In [17]: print("maximum position coordinates = ", maxpos)
maximum position coordinates =  [ 0.9927406   0.99610592  0.99925086]

And similarly, we see the result of the rescaling operation earlier:

In [18]: minpos, maxpos = cat.compute(rescaled_minpos, rescaled_maxpos)

In [19]: print("minimum re-scaled position coordinates = ", minpos)
minimum re-scaled position coordinates =  [ 10.06446279   0.39212416   6.79367111]

In [20]: print("maximum re-scaled position coordinates = ", maxpos)
maximum re-scaled position coordinates =  [ 2481.85149744  2490.26480949  2498.12715085]

Caching with Dask

Subclasses of CatalogSource accept the use_cache keyword, which can turn on an internal cache to use when evaluating dask arrays. Often the most expensive task when evaluating a dask array is loading the data from disk. With this feature is turned on, the CatalogSource object will cache intermediate results, such that repeated calls to CatalogSource.compute() do not repeat expensive IO operations.

Note

All dask arrays also have a built-in compute() function that can be called to evaluate the array. However, this function does not take advantage of any cache features.
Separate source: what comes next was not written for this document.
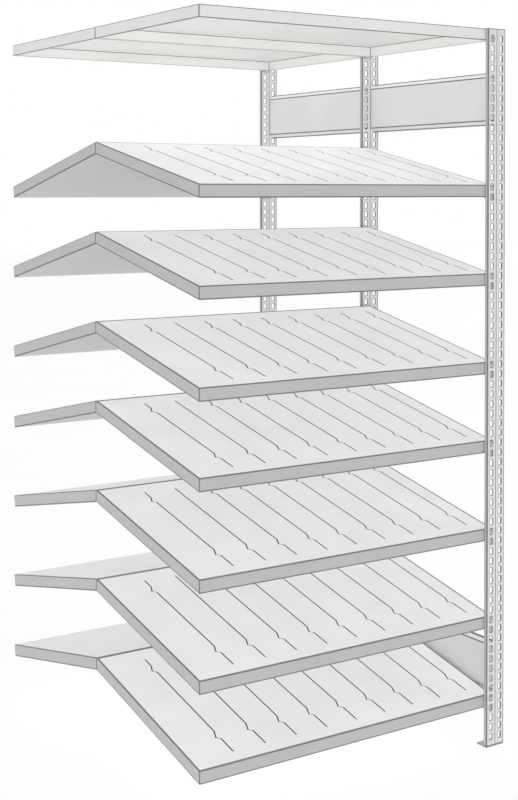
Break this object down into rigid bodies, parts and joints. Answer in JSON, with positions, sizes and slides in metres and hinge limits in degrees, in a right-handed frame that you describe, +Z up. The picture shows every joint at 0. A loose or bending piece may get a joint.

The built-in compute() function is useful for quick data inspection, but we recommend using CatalogSource.compute() when performing most calculations with nbodykit.

Examining Larger-than-Memory Data

CatalogSource objects automatically take advantage of the chunking features of the dask array, greatly reducing the difficulties of analyzing larger-than-memory data. When combined with the ability of the CatalogSource object to provide a continuous view of multiple files at once, we can analyze large amounts of data from a single catalog with ease.

A common use case is examining a directory of large binary outputs from a N-body simulation on a laptop. Often the user wishes to select a smaller subsample of the catalog or perform some trivial data inspection to verify the accuracy of the data. These tasks become straightforward with nbodykit, using the functionality provided by the CatalogSource object and the dask package. Regardless of the size of the data that the user is loading, the nbodykit CatalogSource interface remains the same.